Email sent to Uber team from chief executive Dara Khosrowshahi

From: Dara

To: Team@

Date: March 25, 2019 at 11:45pm PT

Subj: Accelerating in the Middle East

Five years ago, Uber launched in the Middle East. It was the start of an incredible journey, with millions of riders and drivers finding new ways to move and work in a dynamic region that’s become so important to Uber. Now Pakistan is one of our fastest-growing markets in the world, women are driving with Uber across Saudi Arabia, and we chose Cairo to launch our first Uber Bus product late last year.

Today we are taking the next step in this journey—well, it’s more like a leap, and a big one: in a few minutes, we’ll announce that we’ve agreed to acquire Careem. Importantly, we intend to operate Careem independently, under the leadership of co-founder and current CEO Mudassir Sheikha. I’ve gotten to know both co-founders, Mudassir and Magnus Olsson, and what they have built is truly extraordinary. They are first-class entrepreneurs who share our platform vision and, like us, have launched a wide range of products—from digital payments to food delivery—to serve consumers.

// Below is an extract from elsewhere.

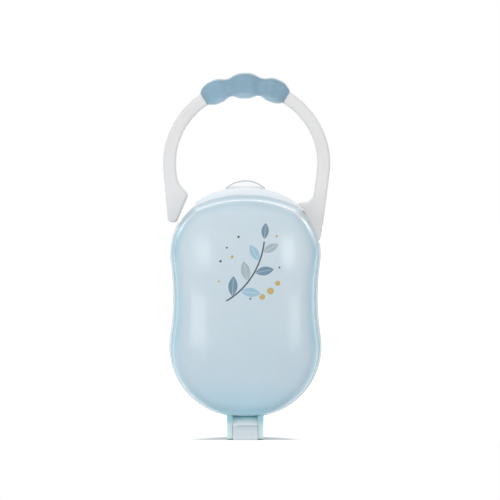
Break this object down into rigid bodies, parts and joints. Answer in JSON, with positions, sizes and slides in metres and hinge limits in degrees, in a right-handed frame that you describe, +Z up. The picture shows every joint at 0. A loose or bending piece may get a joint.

I expect many of you will ask how we arrived at this structure, meaning allowing Careem to maintain an independent brand and operate separately. After careful consideration, we decided that this framework has the advantage of letting us build new products and try new ideas across not one, but two, strong brands, with strong operators within each. Over time, by integrating parts of our networks, we can operate more efficiently, achieve even lower wait times, expand new products like high-capacity vehicles and payments, and quicken the already remarkable pace of innovation in the region.

This acquisition is subject to regulatory approval in various countries, which we don’t expect before Q1 2020. Until then, nothing changes. And since both companies will continue to largely operate separately after the acquisition, very little will change in either teams’ day-to-day operations post-close. Today’s news is a testament to the incredible business our team has worked so hard to build.

It’s a great day for the Middle East, for the region’s thriving tech sector, for Careem, and for Uber.